In June Wells Fargo analysts raised its rating from ‘Equal Weight’ to ‘Overweight’ and increased its price target to US $78 (from US $68) on the basis that: “While the company is confronting historical inflation in 2025, pricing execution has been strong, inflation looks likely to temper in 2026, and we see a recovery of earnings ahead.”
Key points from the latest Mondelēz International results
- Mondelēz now expects its 2025 adjusted earnings per share (EPS) to fall approximately 15%, up from a prior expectation of a 10% decline, Reuters has reported.
- The company has also lowered its organic net revenue growth expectation to just above 4%, down from roughly 5% forecast earlier this year.
The trigger:
- Weaker demand for higher-priced snacks and chocolates in both North America and Europe amid consumer price sensitivity.
- Elevated input cost pressures, notably cocoa (though cocoa prices may be stabilising).
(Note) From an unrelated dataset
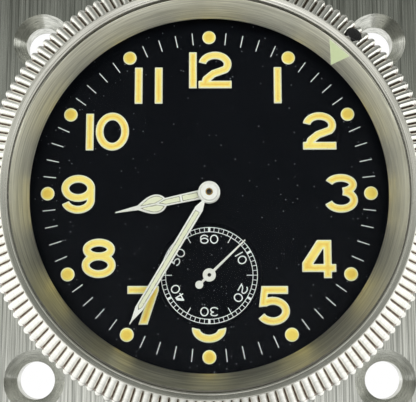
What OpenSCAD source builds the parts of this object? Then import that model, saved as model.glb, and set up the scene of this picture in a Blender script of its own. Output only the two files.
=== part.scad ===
// Rally dashboard clock: a hand-wound watch head with a turning coin-edge bezel on a square steel plate.
// The clock faces -Y with 12 o'clock up (+Z). The origin is the middle of the plate's back face.
// Modules draw in clock coordinates: x to 3 o'clock, y to 12 o'clock, z out of the dial, dial top at z = 0.

/* [Mounting plate] */
// Side of the square plate
plate_w = 60; // [57:0.5:80]
// Thickness of the plate
plate_t = 3.5; // [2.5:0.1:5]
// Corner radius of the plate
plate_corner_r = 1.5; // [0.5:0.1:4]
// Distance between neighbouring screw holes
hole_pitch = 42.5; // [41:0.1:46]
// Diameter of each screw hole
hole_d = 4.6; // [3.4:0.1:5]
// Diameter of each countersink at the face
sink_d = 7.4; // [5.4:0.1:8]
// Distance from the plate's face to the dial's top
stand_h = 10; // [9.8:0.1:13]

/* [Case] */
// Width of the ring between the movement and the case
ring_w = 2.1; // [1.9:0.05:2.4]
// Thickness of the neck's wall, inside the bezel
neck_wall = 1.2; // [1:0.05:1.4]
// Width of the shoulder round the neck
shoulder_w = 1.4; // [1.2:0.05:2]
// Height of the neck's top above the dial
neck_top = 3.0; // [2.6:0.1:3.1]
// Height of the case shoulder, below the dial
shoulder_drop = 0.8; // [0.7:0.1:1]
// Thickness of the case back
back_t = 1.6; // [1:0.1:2]
// Width of the case back's seat
back_seat_w = 0.8; // [0.75:0.05:1.2]
// Diameter of the screws that hold the head to the plate
case_screw_d = 2; // [1.6:0.1:2.2]
// Depth of those screws in the case
case_screw_reach = 3.6; // [2.5:0.1:5]

/* [Bezel] */
// Width of the smooth rim inside the flutes
rim_w = 0.95; // [0.8:0.05:1.2]
// Width of the fluted cone and edge, seen from the front
flute_w = 2.6; // [2.3:0.05:3.2]
// Height of the rim above the crystal's underside
rim_rise = 0.65; // [0.5:0.05:1.1]
// Height of the bezel's lower edge, below the dial
bezel_drop = 0.6; // [0.4:0.05:0.65]
// Number of flutes round the edge
flute_count = 152; // [120:1:180]
// Depth of a flute on the side
flute_depth = 0.42; // [0.2:0.02:0.6]
// Height of the edge between the fluted cone and the fluted side
flute_edge_z = 2.9; // [2.4:0.1:3.2]
// Diameter of the spring wire that keeps the bezel on
spring_wire_d = 0.5; // [0.4:0.02:0.52]
// Height of the spring wire above the dial
spring_z = 1.3; // [1:0.1:1.6]

/* [Dished ring] */
// Width of the dial's edge that the ring hides
dial_margin = 1.2; // [0.9:0.05:1.4]
// Height of the ring's inner edge above the dial
dish_in_z = 1.7; // [1.65:0.05:2]
// Width of the ring's slope, seen from the front
dish_w = 1.55; // [1.4:0.05:1.8]
// Width of the flat top that the crystal rests on
crystal_land = 0.1; // [0.05:0.05:0.3]
// Width of the ring's lip outside the crystal
dish_lip = 0.53; // [0.45:0.01:0.7]
// Angle of the luminous triangle, clockwise from 12
mark_angle = 43; // [0:1:359]
// Width of the triangle's base
mark_w = 3.1; // [1.5:0.1:4]

/* [Crystal] */
// Thickness of the crystal
crystal_t = 1.5; // [1.2:0.1:2]
// Height of the crystal's underside above the dial
crystal_z = 4.4; // [4.3:0.05:4.6]
// Radial thickness of the crystal gasket
crystal_gasket_w = 0.18; // [0.1:0.01:0.18]

/* [Dial] */
// Width of the case's seat under the dial
dial_seat_w = 0.9; // [0.8:0.05:1.2]
// Thickness of the dial
dial_t = 0.6; // [0.4:0.05:0.8]
// Radius of the seconds dial's recess
small_dial_r = 5.83; // [5.6:0.01:6]
// Depth of the seconds dial's recess
small_dial_sink = 0.15; // [0.05:0.01:0.25]
// Distance from the ring's inner edge to the middle of an hour dot
dot_inset = 1.78; // [1.5:0.02:2.1]
// Diameter of an hour dot
dot_d = 1.55; // [1:0.05:1.8]
// Distance from the dots' circle in to the middle of the numerals
numeral_inset = 3.82; // [3.6:0.02:4.2]
// Height of an hour numeral
numeral_h = 4.3; // [3.6:0.05:4.6]
// Width of the brush stroke of a numeral
stroke = 0.9; // [0.6:0.02:1]
// Space between the two digits of a numeral
digit_gap = 0.2; // [0.15:0.01:0.3]
// Thickness of the luminous paint
paint_t = 0.12; // [0.06:0.01:0.14]

/* [Hands] */
// Length of the hour hand from its pivot
hour_len = 10.8; // [9:0.1:11.5]
// Gap between the minute hand's point and an hour dot, seen from the front
minute_gap = 0.39; // [0.1:0.01:2]
// Length of the seconds hand from its pivot
seconds_len = 5.65; // [4:0.05:5.7]
// Hour shown, in turns of the hour hand
hour_angle = 257.9; // [0:0.1:359.9]
// Angle of the minute hand, clockwise from 12
minute_angle = 210.8; // [0:0.1:359.9]
// Angle of the seconds hand, clockwise from 12
seconds_angle = 45.7; // [0:0.1:359.9]
// Thickness of a hand
hand_t = 0.18; // [0.12:0.01:0.2]
// Height of the hour hand above the dial
hour_hand_z = 0.6; // [0.55:0.05:0.7]
// Height of the minute hand above the dial
minute_hand_z = 1.15; // [1.1:0.05:1.2]
// Height of the seconds hand above the dial
seconds_hand_z = 0.2; // [0.15:0.05:0.25]
// Width of the round boss of the hour and minute hands, outside the pipe
boss_rim = 0.24; // [0.15:0.01:0.35]
// Greatest width of the hour hand's leaf
leaf_w = 2.16; // [1.6:0.02:2.6]
// Width of the minute hand
minute_w = 0.96; // [0.7:0.02:1.2]
// Width of the metal round a hand's luminous window
hand_rail = 0.18; // [0.12:0.01:0.22]

/* [Movement] */
// Diameter of the movement
movement_d = 36.6; // [36:0.1:37]
// Thickness of the main plate
main_plate_t = 2.0; // [1.8:0.05:2.1]
// Space between the main plate and the bridges
bridge_gap = 1.55; // [1.5:0.01:1.6]
// Thickness of the bridges
bridge_t = 0.85; // [0.8:0.01:0.95]
// Diameter of a jewel
jewel_d = 1.1; // [1:0.05:1.2]
// Radius of a wheel's pivots
pivot_r = 0.14; // [0.1:0.01:0.16]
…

- Volume declines: For example, in Europe volumes dropped about 7.5 percentage points, and in North America around 1.8 percentage points. (Reuters)
- The company reported Q3 net sales of approximately. US $9.74 billion, slightly ahead of estimates. Adjusted EPS also beat by about 2 cents.
Implications for the cocoa/chocolate market
The weaker-than-expected performance from a major global chocolate/snack maker suggests that consumers are economising on premium confectionery, which may reduce demand pressure for cocoa in some markets.